I often find myself living life the same way I ran seventh-grade cross country.

Simply put: not well.

I remember watching the older runners prior to a race. They were stretching and jogging around, warming up for the few miles they would be running around random golf courses. I understood the stretching part, but I never quite got the jogging part. For me, finishing the race meant I should store up as much energy as possible. Sometimes, I was dragging myself across the finish line or walking small sections where there were no cheering fans. Why would I foolishly waste energy just moments before the race?

A few years ago, I was running pretty consistently and I completed a five-mile race. It was as I was finishing the race that I finally understood what those high school students had been doing years ago. Crossing the finish line, I felt really good. In fact, my third and fourth miles felt way better than the first two. My time wasn’t incredible, but I was satisfied with it for myself. I had logged enough miles that I was at the point where I grasped the concept of running so as to warm up. I wasn’t wasting energy–it was instead needed so I could run better. In my conservative, store-up-everything mindset, it was revolutionary to understand that giving some allowed me to give more.

Weekends during the school year and portions of the summer find me falling into that same trap of storing up instead of spending. I’m an introvert and I have yet to find the perfect life balance when my job is one that requires so much extrovertedness. In the evenings, I don’t want to be surrounded by people. On the weekends, I’d rather curl up in my home. During the summer months, I convince myself that relaxing, watching movies, and being a recluse are exactly what I need in order to survive the school year.

But I don’t think that is actually true.

I mean, I want it to be true because that would be an extremely convenient excuse. But it isn’t reality. When I turn in on myself and don’t enter into community, it doesn’t really make me want to be communal later. Instead, I find a dozen more reasons to not go out, to not share myself. Reasons that essentially boil down to being lazy and selfish.

I’ve had experiences where going against what I want in the moment brings greater genuine happiness and joy later. It means forgoing something desirable now to attain someone needed later. Yet it requires one to operate with the grace that is offered and to go against one’s natural inclinations.

For as long as I can remember, my inclination has been to save and hold onto things. I was the third grader who always had $20 to loan to my high school sister. At Halloween, I ate my candy from least to most favorite, storing up the best for last. Yet it also meant that I was less generous with my things–I wasn’t the first to share anything and I often kept a running tally in my head if I felt a debt was owed.

The trouble is our life is meant to be spent, to be poured out, like the woman poured her precious oil on the feet of Jesus: without concern for the cost and knowing that the lavish response wasn’t a waste. It is much easier for me to save, to store up. While there is a goodness in knowing our personal limitations and what we need, there is also a goodness in giving abundantly.

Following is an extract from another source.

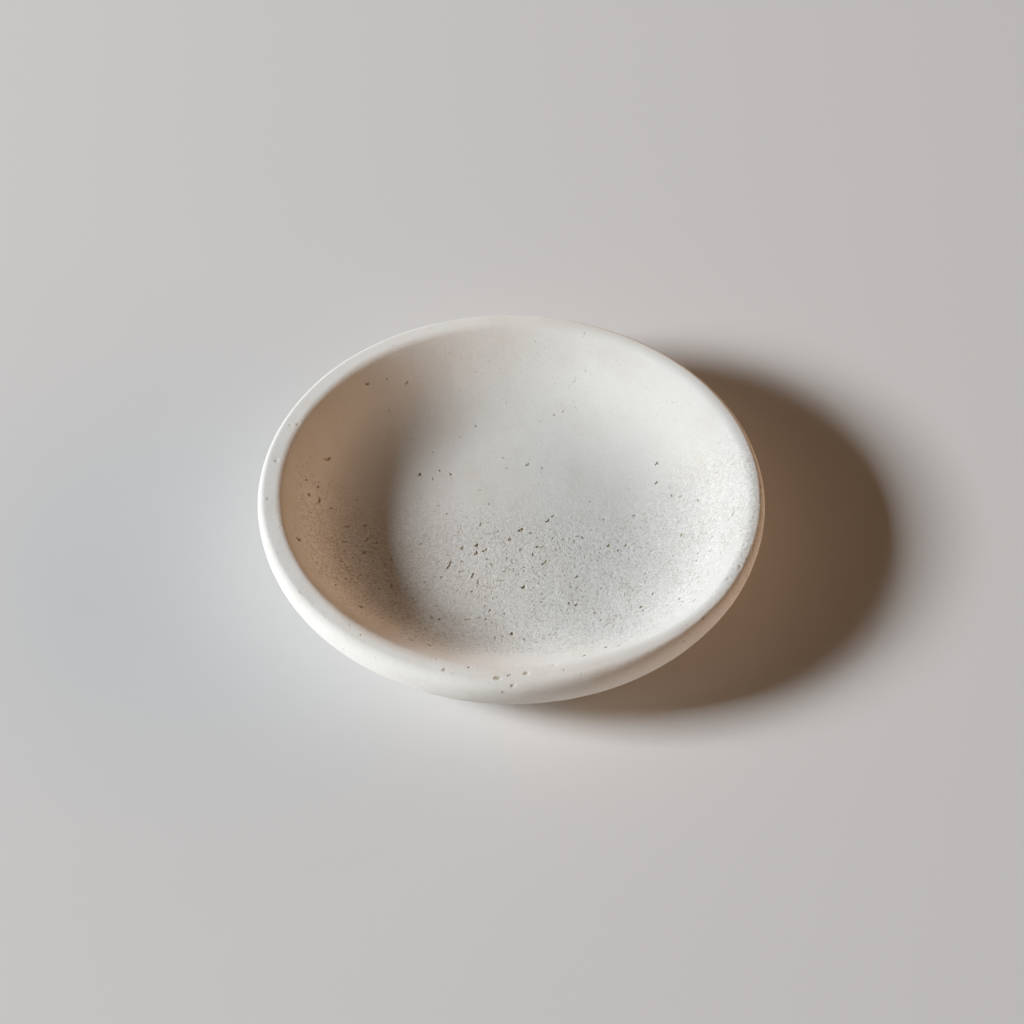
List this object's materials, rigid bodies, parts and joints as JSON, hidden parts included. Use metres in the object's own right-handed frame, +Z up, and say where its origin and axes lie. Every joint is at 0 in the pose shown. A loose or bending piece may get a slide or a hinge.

Although it cannot be accurately attributed to St. Francis, the line from the “Prayer of St. Francis” puts it well: it is in giving that we receive. At Mass, we have the offertory, where we place all we are on the altar with the simple bread and wine. As the words of consecration are prayed, it is turned into the Body, Blood, Soul, and Divinity of Jesus Christ. It becomes pure gift, nourishment for us to continue to live our Christian lives imbued with the necessary graces. Our little offering of self combined with the total offering of Christ on the cross is given back to us as food for the journey.

If we don’t spend ourselves, we won’t be able to receive as much. Instead, we must be like the widow who gives her last coin, trusting that Christ will provide for us in the midst of our poverty, when we have spent all we have and we have nothing stored up for ourselves. When all we have left is receptivity, God has a well-known tendency to provide.

When desperate, we continue to ask for the miracle.
When tired, we continue to pour ourselves for Christ.
When lost, we continue to seek about beauty, truth, and goodness.

We give this life back to Christ so He may bless, break, and give of it as He will. And we trust that there will always be more grace to come. It will never run out because the God we love can never be outdone in generosity toward His little children.

We are just getting warmed up, friends. Keep running. The best is yet to come.